The land they settled was not, strictly, free homestead claims. Much of it was railroad land — sections the federal government had granted to the Atchison, Topeka and Santa Fe Railway, which the railroad’s immigration agent C. B. Schmidt sold to the Mennonites in large compact blocks so they could rebuild their village communities intact. That land had reached the railroad and the settlers only because it had first been taken from Native nations: the Kaw (Kanza), forcibly removed from Kansas to Indian Territory in 1873, and the Osage, whose reserves were ceded and opened in the same period. The wheat that ‘saved the Plains’ grew on ground cleared of the people who had lived there.

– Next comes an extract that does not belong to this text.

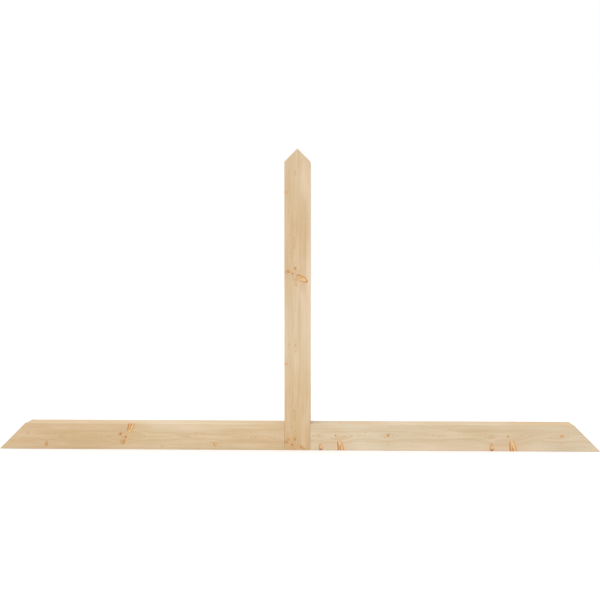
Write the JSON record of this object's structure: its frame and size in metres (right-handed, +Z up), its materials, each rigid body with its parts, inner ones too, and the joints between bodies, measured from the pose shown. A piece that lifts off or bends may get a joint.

What the Mennonites started, others scaled up. Promoted above all by the miller Bernhard Warkentin — who imported thousands of bushels of Turkey Red seed from Ukraine in the mid-1880s — and milled efficiently once the steel roller mill made hard wheat practical, Turkey Red spread across the Plains. Kansas wheat production climbed from a couple of million bushels in 1870 to roughly 80 million by 1900, and Turkey Red and its descendants made the state the heart of the American wheat belt. It is one of homesteading’s quietest, most decisive turning points: not a law or a land run, but a sack of seed.